This is a meme of my own invention (as far as I know). [Update: Nope, Paul did it first. I may have subconsciously plagiarized him. Sorry Paul!] The books that had the greatest impact on me year by year. Obviously very subjective, and vexing for all sorts of different reasons. Not always the best books, not often the most helpful books, just those that occupied my mind more than others. The years are to my best recollection; I may have fudged some of them.
I’ve had to list a number of unbreakable ties, where I remember the influence of each book as being so dominant and the books as so incommensurable that it was impossible to choose.
And there were a couple near-ties where I painfully excluded a runner-up. (Invisible Man, Catcher in the Rye, Wittgenstein, Lucretius, and Hegel’s Phenomenology all fell into this category.)

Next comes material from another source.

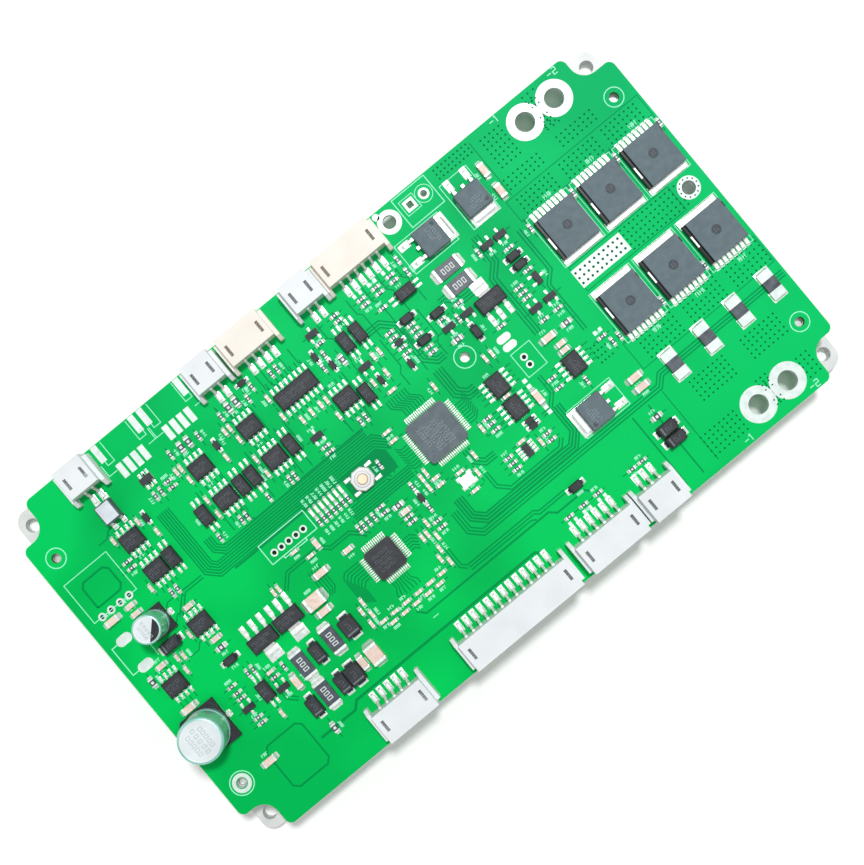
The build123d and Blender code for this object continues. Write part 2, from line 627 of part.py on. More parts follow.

So, by age, from the beginning!
- Goodnight Moon
- Mike Mulligan and His Steam Shovel, Virginia Lee Burton
- What Do People Do All Day? (unabridged), Richard Scarry
- Alexander and the Terrible, Horrible, No Good, Very Bad Day, Judith Viorst
- The 500 Hats of Bartholomew Cubbins, Dr. Seuss
- Donald Duck and Uncle Scrooge comics, Carl Barks
- The Pushcart War, Jean Merrill
The Phantom Tollbooth, Norton Juster (tie) - The Westing Game, Ellen Raskin
- The Snarkout Boys and the Avocado of Death, Daniel Pinkwater
- The Hitchhiker’s Guide to the Galaxy, Douglas Adams
What is the Name of This Book?, Raymond Smullyan (tie) - “By His Bootstraps” and “—All You Zombies—”, Robert Heinlein
- The Singing Detective (script and serial), Dennis Potter
- The Sirens of Titan; and Mother Night, Kurt Vonnegut
- White Noise, Don DeLillo
- To the Lighthouse, Virginia Woolf
Moby Dick, Herman Melville (tie) - Ulysses, James Joyce
- Revolutionary Road, Richard Yates
Imaginary Magnitude, Stanislaw Lem (tie) - The Tunnel, William H. Gass
- The Castle, Franz Kafka
- Lanark, Alasdair Gray
Interstate; Frog; Gould; assorted short fiction, Stephen Dixon (tie) - The Man Without Qualities, Robert Musil
- Michael Kohlhaas, Heinrich von Kleist
- The Melancholy of Resistance, Laszlo Krasznahorkai
- The Obscene Bird of Night, Jose Donoso
How It Is, Samuel Beckett (tie) - The Waves, Virginia Woolf
Epileptic, David B. (tie) - The Great Transformation, Karl Polanyi
Simultan, Ingeborg Bachmann (tie) - Remembrance of Things Past, Marcel Proust
- The Education of Henry Adams, Henry Adams
Rameau’s Nephew, Denis Diderot (tie) - Finnegans Wake, James Joyce
- A House in the Country, Jose Donoso
I am sure there are many books that felt more significant at the time whose influence I have mostly forgotten because I failed to pursue the directions they signaled. My memories have persisted of those books that were close to the parts of me that remain with me now.
This is probably as good an autobiography as any. Anyone else want to try?